Tra un intervento e l’altro risuonavano brani di musica curda, molto spesso censurata nel resto del paese ma impossibile da mettere a tacere nel comizio conclusivo dello Yeşil Sol a Diyarbakir. Ogni tanto, in un raro momento di silenzio, si riusciva a sentire il rumore degli elicotteri che sorvolavano il palco o i clacson che risuonavano dal fondo della via in segno di sostegno.
I sondaggi
Nella capitale curda d’altronde la vittoria dell’opposizione, riunitasi nel cosiddetto Tavolo dei sei e guidata dal leader del partito repubblicano Chp, Kemal Kılıçdaroğlu, è data largamente per scontata. Secondo i sondaggi la coalizione dovrebbe superare il 70 percento delle preferenze nella provincia, mentre l’alleanza che sostiene il presidente Recep Tayyip Erdogan sarebbe ferma intorno al 20 percento.

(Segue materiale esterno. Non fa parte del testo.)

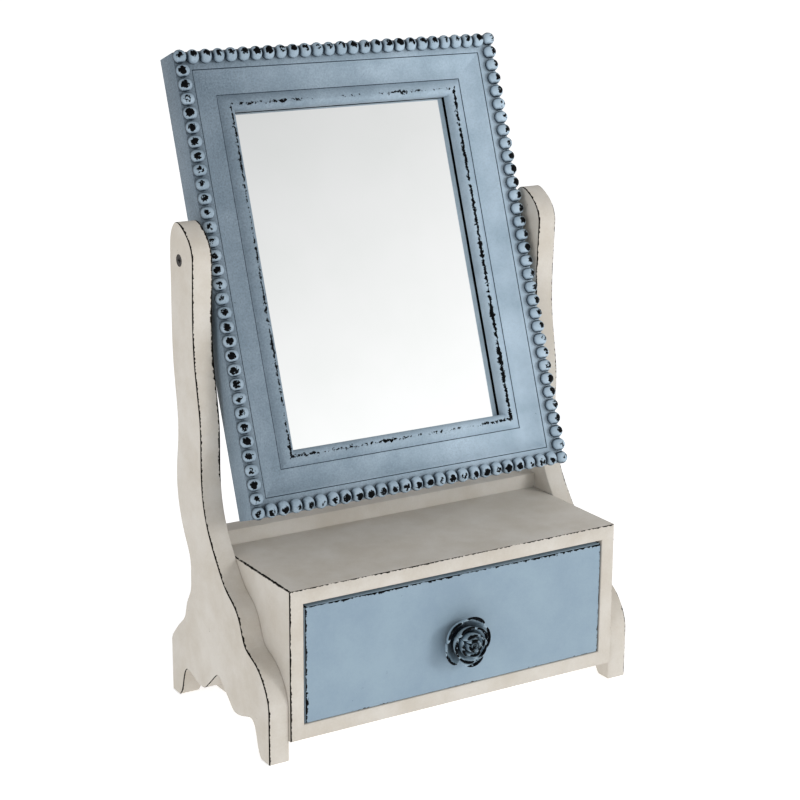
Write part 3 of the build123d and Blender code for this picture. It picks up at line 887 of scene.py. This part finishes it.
# Mirror glass, its edges ground, with the silvering where it is seen
bpy.ops.object.select_all(action="DESELECT")
glass_size = [
    (side - 2 * MOULDING_WIDTH + 2 * RABBET_WIDTH - 2 * GLASS_CLEARANCE) * MM
    for side in (FRAME_WIDTH, FRAME_HEIGHT)
]
silver_drop = (LIP_DROP + SILVER_BEHIND_LIP + GLASS_SHOWN_THICKNESS / 2) * MM
bpy.ops.mesh.primitive_cube_add(size=1, location=(0, 0, -silver_drop))
glass = named("mirror_glass_silvered")
glass.scale = (*glass_size, GLASS_SHOWN_THICKNESS * MM)
bpy.ops.object.transform_apply(location=True, rotation=True, scale=True)
edit(glass, "EDGE")
bpy.ops.mesh.select_all(action="SELECT")
bpy.ops.mesh.bevel(offset=GLASS_ARRIS * MM, segments=2, clamp_overlap=False)
close_edit(20)
glass.matrix_world = frame_place
select_only(glass)
bpy.ops.object.transform_apply(location=True, rotation=True, scale=True)
stand_for(glass, "mirror", mirror_silver, "mirror_glass")


def petal(wide, tall, deep, out, rise, lean, turn, curl):
    """One petal, cut from a ball: a cup that leans out from the axis, with its lip curled back."""
    bpy.ops.object.select_all(action="DESELECT")
    bpy.ops.mesh.primitive_uv_sphere_add(segments=24, ring_count=16, radius=1, rotation=(pi / 2, 0, 0))
    made = bpy.context.object
    bpy.ops.object.transform_apply(location=False, rotation=True, scale=True)
    edit(made)
    pick(made, "VERT", lambda point: point.co.y > -BALL_CUT)
    bpy.ops.mesh.delete(type="VERT")
    bpy.ops.mesh.select_all(action="SELECT")
    bpy.ops.transform.resize(value=(wide * MM, deep * MM, tall * MM), center_override=(0, 0, 0))
    bpy.ops.transform.translate(value=(0, BALL_CUT * deep * MM, tall * MM))
    pick(made, "VERT", lambda point: point.co.z > 1.55 * tall * MM)
    bpy.ops.transform.rotate(
        value=-curl,
        orient_axis="X",
        orient_type="GLOBAL",
        center_override=(0, -0.55 * deep * MM, 1.5 * tall * MM),
        use_proportional_edit=True,
        proportional_edit_falloff="SMOOTH",
        proportional_size=0.5 * tall * MM,
    )
    bpy.ops.object.mode_set(mode="OBJECT")
    wall = made.modifiers.new("wall", "SOLIDIFY")
    wall.thickness = PETAL_WALL * MM
    wall.offset = 0
    wall.use_even_offset = True
    smooth = made.modifiers.new("smooth", "SUBSURF")
    smooth.levels = 1
    apply_modifiers(made)

    def height(point):
        return point.z / (tall * MM)

    weather(made, "rubbed", lambda point: 0.76 * min(1, max(0, (height(point) - 1.46) / 0.34)))
    # Glaze and painted shade, thickest low on the petal, under the petals around it
    weather(made, "glaze_and_painted_shade", lambda point: min(1.2, max(0, 1.2 - 0.85 * height(point))))
    bpy.ops.object.shade_smooth()
    made.rotation_euler = (lean, 0, 0)
    made.location = (0, -out * MM, rise * MM)
    select_only(made)
    bpy.ops.object.transform_apply(location=True, rotation=True, scale=True)
    made.rotation_euler = (0, 0, turn)
    bpy.ops.object.transform_apply(location=True, rotation=True, scale=True)
    return made


# Rose knob: rings of cupped petals round a rolled bud, made upward and then turned to the front.
# Each ring: petals, turn of the first, width, height and depth of their balls, place, lean and curl
petals = []
for count, first, wide, tall, deep, out, rise, lean, curl in (
    (5, 18, 10.6, 7.6, 5.8, 6.2, 1.6, 44, 34),
    (5, 54, 8.6, 6.8, 5.0, 4.2, 4.6, 30, 32),
    (4, 10, 6.6, 6.0, 4.4, 2.6, 6.8, 18, 26),
    (3, 70, 4.4, 5.4, 3.4, 1.3, 8.6, 10, 18),
):
    for i in range(count):
        petals.append(
            petal(
                wide * chance.uniform(0.94, 1.05),
                tall * chance.uniform(0.95, 1.03),
                deep,
                out,
                rise,
                radians(lean + chance.uniform(-5, 5)),
                radians(first + 360 / count * i + chance.uniform(-7, 7)),
                radians(curl + chance.uniform(-8, 8)),
            )
        )

# The bud's rolled edge, a ribbon drawn out step by step round the axis
bpy.ops.object.select_all(action="DESELECT")
bpy.ops.mesh.primitive_plane_add(size=MM, location=(0, 0, 0))
bud = bpy.context.object
edit(bud)
bpy.ops.mesh.select_all(action="SELECT")
bpy.ops.mesh.merge(type="CENTER")
bpy.ops.transform.translate(value=(BUD_INNER_RADIUS * MM, 0, BUD_FOOT * MM))
bpy.ops.mesh.extrude_region_move(
    TRANSFORM_OT_translate={"value": (0, 0, (BUD_RIM - BUD_FOOT) * MM)}
)
bpy.ops.mesh.select_all(action="SELECT")
steps = BUD_TURNS * TURN_STEPS
before = Vector((BUD_INNER_RADIUS, 0, 0))
for i in range(1, steps):
    angle = 2 * pi * i / TURN_STEPS
    after = Vector((cos(angle), sin(angle), 0)) * (BUD_INNER_RADIUS + BUD_GROWTH * i / steps)
    bpy.ops.mesh.extrude_region_move(TRANSFORM_OT_translate={"value": (after - before) * MM})
    before = after
bpy.ops.object.mode_set(mode="OBJECT")
wall = bud.modifiers.new("wall", "SOLIDIFY")
wall.thickness = BUD_WALL * MM
wall.offset = 0
smooth = bud.modifiers.new("smooth", "SUBSURF")
smooth.levels = 1
apply_modifiers(bud)
weather(bud, "rubbed", lambda point: 0.9 * min(1, max(0, (point.z / MM - BUD_RIM + 1.6) / 1.2)))
# Glaze and painted shade, thickest low in the bud's roll
weather(bud, "glaze_and_painted_shade", lambda point: min(1.2, max(0.2, (BUD_RIM - 0.4 - point.z / MM) / 2.5)))
bpy.ops.object.shade_smooth()
petals.append(bud)

# The calyx under the petals, turned in one piece with the foot that sits on the drawer
bpy.ops.object.select_all(action="DESELECT")
bpy.ops.mesh.primitive_cone_add(
    vertices=40,
    radius1=CALYX_FOOT_RADIUS * MM,
    radius2=CALYX_NECK_RADIUS * MM,
    depth=CALYX_HEIGHT * MM,
    location=(0, 0, CALYX_HEIGHT / 2 * MM),
)
calyx = bpy.context.object
edit(calyx, "EDGE")


def level(edge):
    """Whether an edge of the calyx lies round its foot or its neck."""
    first, last = (calyx.data.vertices[i].co.z for i in edge.vertices)
    return abs(first - last) < 0.1 * MM


pick(calyx, "EDGE", level)
bpy.ops.mesh.bevel(offset=CALYX_ARRIS * MM, segments=3, clamp_overlap=True)
close_edit(40)
select_only(calyx)
bpy.ops.object.transform_apply(location=True, rotation=True, scale=True)
# Glaze and painted shade over the whole calyx, which lies under the petals
weather(calyx, "glaze_and_painted_shade", lambda point: 0.9)
petals.append(calyx)
rose = join(petals, "rose_knob_painted")

# Its size is made good against the CAD rose, and it is set on the drawer's front
rose_low, rose_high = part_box("rose_knob")
reach = max(point.co.z for point in rose.data.vertices)
spread = max(max(abs(point.co.x), abs(point.co.y)) for point in rose.data.vertices)
across = ROSE_RADIUS * MM / spread * WITHIN_RADIUS
outward = ROSE_REACH * MM / reach * WITHIN_REACH
rose.scale = (across, across, outward)
rose.rotation_euler = (pi / 2, 0, 0)
rose.location = ((rose_low.x + rose_high.x) / 2, rose_high.y, (rose_low.z + rose_high.z) / 2)
select_only(rose)
bpy.ops.object.transform_apply(location=True, rotation=True, scale=True)
stand_for(rose, "drawer", rose_paint, "rose_knob")

# Finish of the pieces that keep their CAD shape
finishes = {
    "case_back_panel": hardboard,
    "mirror_backing_board": hardboard,
    "drawer_bottom": hardboard,
    "drawer_left_side": planed_wood,
    "drawer_right_side": planed_wood,
    "drawer_back": planed_wood,
    "drawer_dowels": planed_wood,
    "left_pivot_screw": black_steel,
    "right_pivot_screw": black_steel,
}
for node_name, piece in frame["nodes"].items():
    piece.data.materials.clear()
    piece.data.materials.append(finishes.get(node_name, zinc_plate))

# Pale floor
bpy.ops.object.select_all(action="DESELECT")
bpy.ops.mesh.primitive_plane_add(size=FLOOR_SIZE, location=(0, 0, -FLOOR_BELOW))
floor = named("studio_floor")
pale = blank_material("pale_floor")
lit = node(pale, "ShaderNodeBsdfDiffuse", {"Color": (0.82, 0.82, 0.82, 1)})
glow = node(pale, "ShaderNodeEmission", {"Color": (1, 1, 1, 1), "Strength": 0.62})
both = node(pale, "ShaderNodeAddShader", {0: lit.outputs[0], 1: glow.outputs[0]})
node(pale, "ShaderNodeOutputMaterial", {"Surface": both.outputs[0]})
floor.data.materials.append(pale)

# Studio: a white room, brightest low down and to the right, with a soft light on each side
world = bpy.data.worlds.new("studio")
bpy.context.scene.world = world
world.use_nodes = True
world.node_tree.nodes.clear()
direction = node(world, "ShaderNodeTexCoord").outputs["Generated"]
toward_light = node(
    world, "ShaderNodeVectorMath", {0: direction, 1: BRIGHT_WAY}, operation="DOT_PRODUCT"
).outputs["Value"]
room = node(
    world,
    "ShaderNodeMapRange",
    {"Value": toward_light, "From Min": -1, "From Max": -0.37, "To Min": 0.47, "To Max": 1.1},
).outputs["Result"]
air = node(world, "ShaderNodeBackground", {"Color": (1, 1, 1, 1), "Strength": room})
node(world, "ShaderNodeOutputWorld", {"Surface": air.outputs[0]})


def soft_light(name, place, aim, size, power):
    """A round light that the mirror and the gloss don't show."""
    bpy.ops.object.select_all(action="DESELECT")
    bpy.ops.object.light_add(type="AREA", location=place)
    light = bpy.context.object
    light.name = name
    light.data.shape = "DISK"
    light.data.size = size
    light.data.energy = power
    light.visible_glossy = False
    light.rotation_euler = (Vector(aim) - light.location).to_track_quat("-Z", "Y").to_euler()


soft_light("front_light", (1.15, -1.75, 0.85), (0, 0, 0.15), 0.7, 14)
soft_light("left_light", (-1.9, -0.5, 0.6), (0, 0, 0.2), 1.6, 8)

# Camera, at the place that the photograph's perspective gives
CAMERA_PLACE = Vector((-709.13, -1153.58, 588.45)) * MM
CAMERA_RIGHT = Vector((0.8522, -0.5231, 0.0054))
CAMERA_BACK = Vector((-0.5049, -0.8197, 0.2705))
FOCAL_LENGTH = 91.67
camera_data = bpy.data.cameras.new("camera")
camera_data.lens = FOCAL_LENGTH
camera_data.sensor_width = 36
camera_data.clip_end = 200
camera = bpy.data.objects.new("camera", camera_data)
bpy.context.scene.collection.objects.link(camera)
back = CAMERA_BACK.normalized()
right = (CAMERA_RIGHT - back * CAMERA_RIGHT.dot(back)).normalized()
up = back.cross(right)
camera.matrix_world = Matrix.Translation(CAMERA_PLACE) @ Matrix((right, up, back)).transposed().to_4x4()
bpy.context.scene.camera = camera
bpy.context.scene.view_settings.view_transform = "Standard"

L’appoggio dei curdi si è rivelato fondamentale per il successo di Kılıçdaroğlu, che potrebbe addirittura aggiudicarsi la vittoria alle elezioni presidenziali già al primo turno.
Il leader dell’opposizione è dato al 51 percento da alcuni importanti istituti di ricerca del paese, mentre Erdogan ha perso parte dei suoi consensi scendendo al 46 percento. L’ipotesi del ballottaggio però resta ancora sul tavolo: non tutti i sondaggi sono concordi sul successo di Kılıçdaroğlu e pesa l’alto numero di indecisi, soprattutto tra i più giovani.
Di certo il presidente uscente non è una figura politica gradita ai cittadini di Diyarbakir.
I manifesti elettorali con il profilo di Erdogan e lo slogan “L’uomo giusto al momento giusto” affissi per la città sono stati in larga parte stracciati, mentre in altri casi il simbolo della sua alleanza è stato ricoperto con un adesivo dello Yeşil Sol.
Da Diyarbakir, la sconfitta elettorale di un presidente autoritario e che ha basato il suo successo sulla repressione anche violenta della minoranza curda è più una certezza che una semplice possibilità, ma l’alba del Partito della sinistra verde potrebbe ancora tardare ad arrivare.